I will always love you.
You, my darling you. Hmmm.

Bittersweet memories
that is all I'm taking with me.
So, goodbye. Please, don't cry.
We both know I'm not what you, you need.

And I will always love you.
I will always love you.

I hope life treats you kind
And I hope you have all you've dreamed of.
And I wish to you, joy and happiness.
But above all this, I wish you love.

And I will always love you.
I will always love you.
I will always love you.
I will always love you.
I will always love you.
I, I will always love you.

You, darling, I love you.
Ooh, I'll always, I'll always love you...

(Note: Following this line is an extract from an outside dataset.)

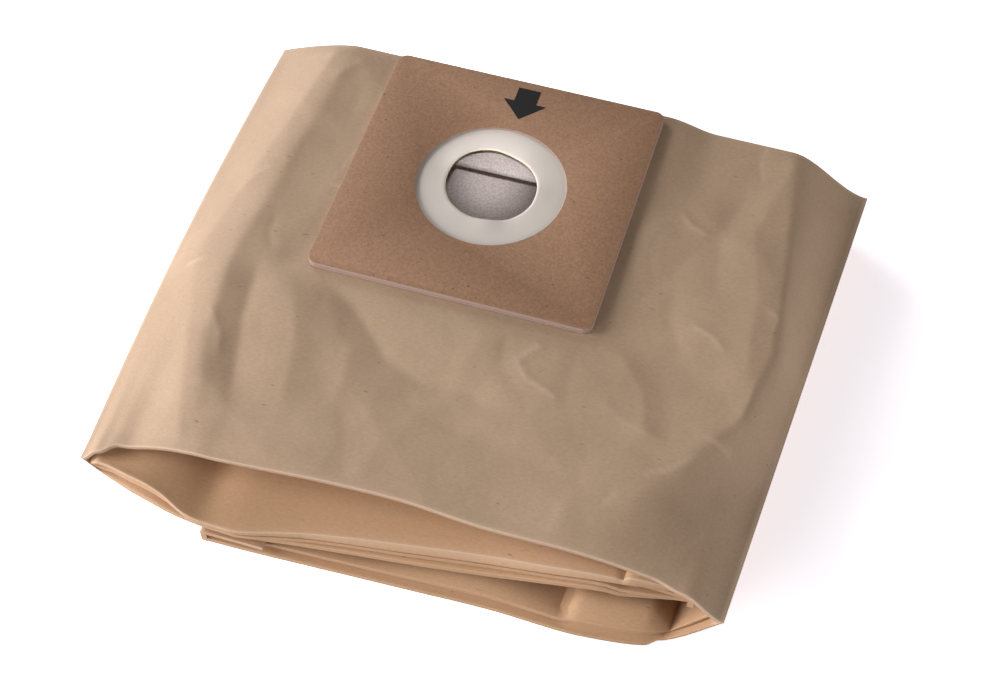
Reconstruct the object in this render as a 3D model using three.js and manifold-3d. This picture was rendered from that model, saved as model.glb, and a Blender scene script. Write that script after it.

October 30, 2005 6:35 AM  
Anonymous Anonymous parried...

How beautiful, truly. I'm relearning the joy of living in the moment, too. And, you know, it's so easy to say that and so easy to slide back into not doing it. For the average person it is, anyway. You're strong and resourceful and you will find the best way to do this for yourself. I love your title and your words that you have "let go with love." Believing that it will happen is almost enough, dear. You must also know that it can happen. I know no one who is wiser about the human condition than you are. So I harbor no doubts about the future of your heart.